In this lesson the requirements, the exceptions and market surveillance consideration of the regulation are presented and discussed in details.

The criteria for choosing the right transformer for given application have both technical and economic character. The main electrical parameters used to specify a transformer are:

  • rated power (and overload conditions)
  • rated voltage of the primary and secondary winding
  • short-circuit voltage
  • values of load and no-load losses

Another distinctive element is the choice of the type of transformer, dry or liquid immersed with implications for transformer rating. Specifying transformer ratings is related to network conditions such as:

  • loading
  • voltage and short-circuit values required in different places in the system
  • availability and continuity of supply
  • power requirements from particular loads
  • location of the loads in relation to the choice of the best (barycenter method) location of the transformer

This course gives overview how to include working conditions in specification of the transformer ratings.

Transformers are strategic assets in the public electrical networks and in private electricity systems, playing an important role in achieving the ambitious target set by the countries committed to global energy saving and emission reduction targets.
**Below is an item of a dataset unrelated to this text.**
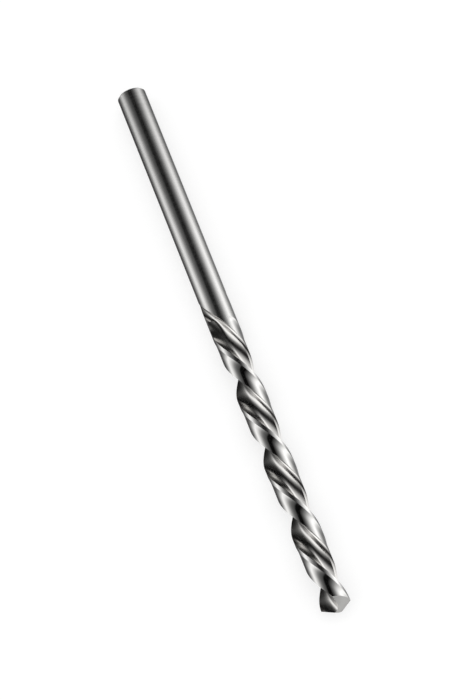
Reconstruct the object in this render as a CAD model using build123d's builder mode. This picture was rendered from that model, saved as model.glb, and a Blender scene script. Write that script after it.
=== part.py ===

In Europe only the cost-effective improvement potential through more efficient design has been estimated in about 16,2 TWh per year in 2025, which corresponds to 3,7 Mt of CO2 emissions.

Although transformers are among the most efficient electrical devices, even slight improvements in their energy performances shall be highly valued, considering the amount of installed units and the fact that they are designed to operate for decades before being replaced. In this context, energy performances can be regarded as a crucial accelerator for the penetration of new ideas and innovative solutions in the transformers business. In this course, the present energy performance programs running in different countries are reviewed, paying particular attention to the European market and recent EU Regulation no. 548/14.

Losses in transformers decide about their energy performance and although transformers are yet efficient devices the potential for energy saving is nearly 50% when considering all operating units globally. The focus will be energy losses in power transformers with particular reference to medium and low voltage units. Selecting the value of losses is a decision mainly of economic nature because losses are the main operational cost and higher the cost of electrical energy, higher the importance of losses. In this context it’s important to understand that:

  • No-load losses depend mostly on construction methods of the magnetic core (type of material and technology) and such operating conditions as magnetic induction, voltage and frequency at the same time they are independent of the load
  • The load losses depend on the characteristics of the windings as well as on the load

In principle, lower the losses, more benefits from the transformer, but the life cycle cost analysis is generally carried out by determining the capitalized cost of the unit which consists of:

  • The capitalized cost of the installed transformer (transformer cost and cost of installation)
  • The capitalized cost of the losses.

The analysis is going to determine the trend of losses over the life of the transformer, depending on the type of intended use (load chart, periods without load and out of service, future load growth), combining losses with the cost of energy which depend on the type of supply or generation cost. The course delivers methodology necessary to perform such life cycle cost analysis.

The design of a transformer requires not only electrical knowledge but also mechanical and heat engineering skills. For the success of a project the electromagnetic as well as the mechanical and thermal calculation are equally important and none of them can be neglected.

Furthermore, the study of any electrical construction is not a problem of pure physics, but an engineering challenge and involves economic equations which bring two contradicting criteria; the minimum cost of construction and the minimum cost of ownership into design considerations. As in many other engineering activities, designing a transformer is not a simple application of mathematical formulas. In such a case all transformers would have been identical.

This lesson gives an overview of the main issues involved in the design of power transformer in order to provide the students with the tool for understanding the power transformer build up and operation as well as main sizing considerations.

Transformers are an essential part of the electricity network: they convert electrical energy from one voltage level to another. This course is introducing the subject of transformers. The intention of the whole series is to promote lifecycle thinking when procuring transformers. Therefore, the focus will be on energy performance, reliability, asset management. This course covers:

  • Classification of power transformers
  • Principles of operation
  • How to order transformers
  • Technical reference standards
  • Main functional characteristics and corresponding requirements
  • Peculiarities for different applications

This lesson gives an overview of all main characteristics of Power Transformers in order to provide the students a powerful tool for power transformer proper selection.